We traveled to the Whiting Homestead in Northern Arizona for my family reunion on my Dad's side in August. Casey surprised me by coming home from his world travels to road trip with us. I was so happy and relieved to have him there not only for his help, but also because it meant we were spending time as a family. The road trip felt longer than it actually was because our little Honda Accord was packed to the brim with camping stuff, baby stuff, and clothes. We are quickly outgrowing our little car. To break the trip up, we stopped half way and stayed the night at our friends Erica and John's house. We had a little bbq/swim party, and then danced and karaokeed the night away to Michael Jackson on the Kinect for Xbox 360. It was uh-mazing. I love hanging out with the Crismon's. Also, my friend Carrie was visiting from Australia so she joined in on the fun too!




The Whiting Homestead goes back generations in my family to my Great-Grandpa, Edwin Marion Whiting, and my Great-Grandma, Anna Maria Isaacson, who started it as a place for their family to gather. Now four generations later, Cash and Guy are visiting the homestead and playing with their cousins. Growing up in Mesa, we spent summers there to escape the heat in the valley of the sun. Some of my earliest memories are of exploring the woods, building forts and swinging on the rope swing with cousins. It is one of my favorite places on earth. I am so happy to be passing this tradition on to my little family.

Cash had a blast just being a boy. He was totally in his element. Getting dirty, exploring, making new friends, and following his cousins around. Here are some pictures to show how much fun we had.

We were there for six days and I wish we could have stayed there longer. I know I say this a lot, but I really love my family. They are just the best. I have the best time with them and it doesn't matter what we are doing.

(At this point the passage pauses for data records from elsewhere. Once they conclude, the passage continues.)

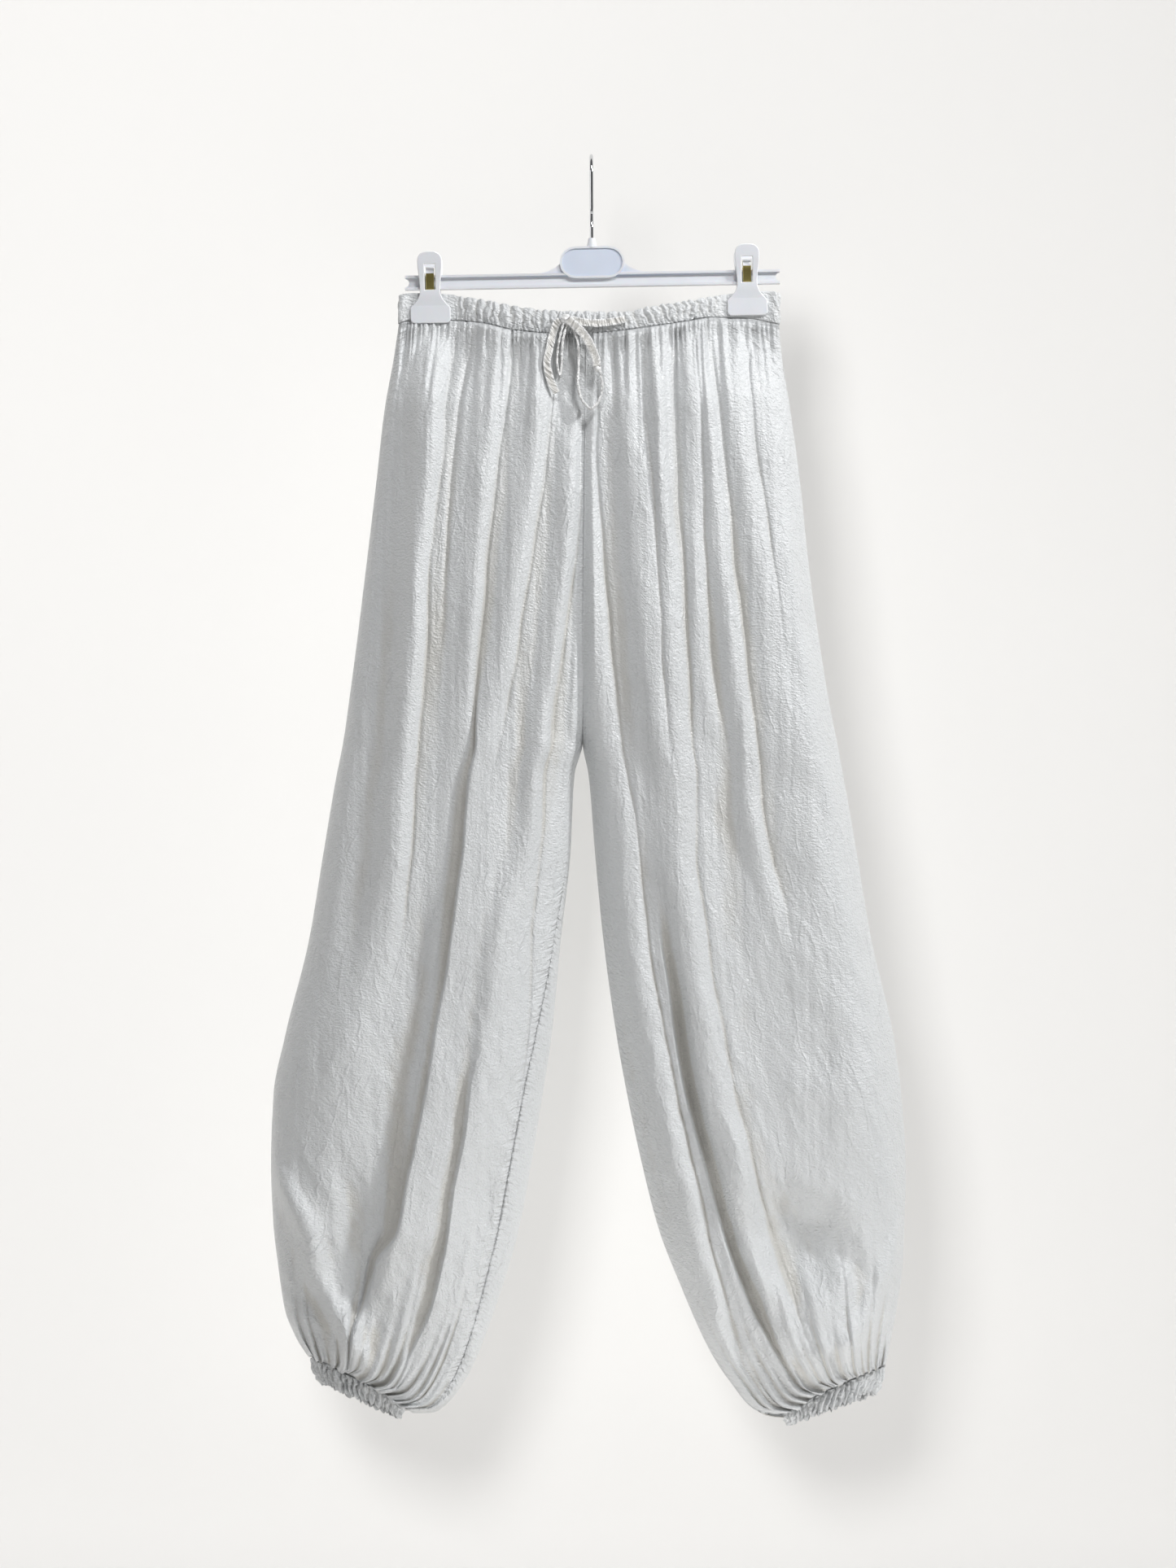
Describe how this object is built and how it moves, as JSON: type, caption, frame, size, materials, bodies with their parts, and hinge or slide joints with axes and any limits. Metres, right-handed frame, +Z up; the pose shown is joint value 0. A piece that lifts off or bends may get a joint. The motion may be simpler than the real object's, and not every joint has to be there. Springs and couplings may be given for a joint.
{
  "type": "balloon pants on a clip hanger",
  "caption": "Loose white drawstring pants with ballooning legs gathered into cuffs, held at the waist by a bar hanger with sliding clips and a wire hook.",
  "frame": {"origin": "inside of the hook's crest, where a rail carries the hanger", "axes": "+X to the right as the front is seen, -Y out of the front, +Z up"},
  "size_m": [0.5837, 0.1127, 1.172],
  "materials": {
    "cloth": "washed satin",
    "string": "washed satin",
    "plastic": "moulded",
    "chrome": "plated",
    "spring": "plated"
  },
  "bodies": {
    "root": {"back_left": "cloth", "back_right": "cloth", "clip_left_back": "plastic", "clip_left_front": "plastic", "clip_left_spring": "spring", "clip_right_back": "plastic", "clip_right_front": "plastic", "clip_right_spring": "spring", "cuff_left": "cloth", "cuff_right": "cloth", "front_left": "cloth", "front_right": "cloth", "hanger_bar": "plastic", "hanger_hook": "chrome", "string_end_left": "string", "string_end_right": "string", "string_knot": "string", "string_lead": "string", "string_loop_left": "string", "string_loop_right": "string", "string_tail_left": "string", "string_tail_right": "string", "string_tip_left": "string", "waistband": "cloth"}
  },
  "joints": []
}
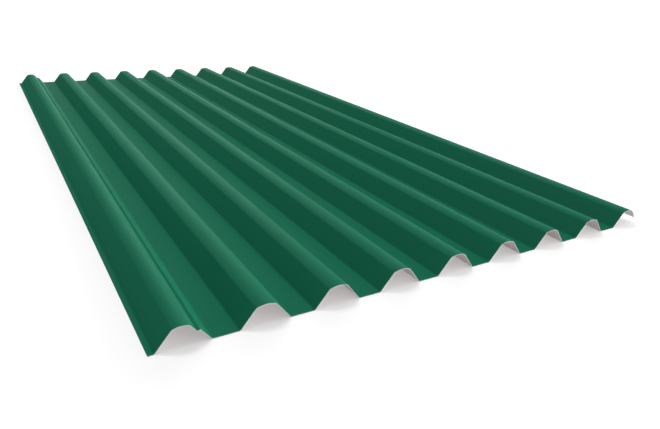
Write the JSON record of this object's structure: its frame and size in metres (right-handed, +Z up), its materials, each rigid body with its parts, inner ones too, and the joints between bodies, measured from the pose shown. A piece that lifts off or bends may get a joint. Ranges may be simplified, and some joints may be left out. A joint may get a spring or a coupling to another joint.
{
  "type": "box profile roofing sheet",
  "caption": "Roll-formed sheet of green coated steel with trapezoidal ribs and flat valleys; its side edges lap over the next sheet to shed rain from a roof.",
  "frame": {"origin": "middle of the sheet on the floor: the undersides of the valleys lie at Z = 0, and X = 0 and Y = 0 are halfway between its side edges and its cut ends", "axes": "+X across the ribs from the underlap edge to the overlap edge, +Y along the ribs, +Z up through the painted face"},
  "size_m": [1.0816, 2, 0.0347],
  "materials": {
    "coated_steel": "semi-gloss"
  },
  "bodies": {
    "root": {"roofing_sheet": "coated_steel"}
  },
  "joints": []
}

My time at the homestead rejuvenated me. It's always a difficult transition with a newborn and having a second child is a lot of work. I've felt deflated lately. Casey is gone traveling a lot and being a single Mom is hard. This trip was a breath of fresh air for me, literally and figuratively. It felt good to get out of California on a little family vacation to the mountains of Arizona, and it felt good to breath some life back in to me. I feel like I get stuck in the daily grind of Motherhood and it's nice to escape that every once in a while. We always end our family reunions with a testimony meeting and this year we doubled up. After the main meeting, our immediate family circled together around our campfire to have our own Phil Brown testimony meeting. It was such a special time that I don't want to write too much about it. But I will say this. It was one of the most spiritual and healing testimony meetings that I have ever been apart of. It's the first time we have all been together since my Dad passed away almost a year ago. It gave us a chance to talk about him and celebrate him in his favorite place on earth, his family homestead. That gathering lifted me up and really strengthened me. Helped me to remember the legacy that my parents left for us. As we sat there and talked, I just had the most overwhelming feeling that my parents were really proud of us for being there. Family was everything to them and they have passed that on to us. It was moving to sit there and talk, some people told stories, some bore their testimony of a myriad of things. But the common theme was family. And I'm so grateful to be a member of the Brown family.

I can't wait to spend the rest of my life taking my kids to Brown family reunions at the homestead and helping them create lasting memories with their family.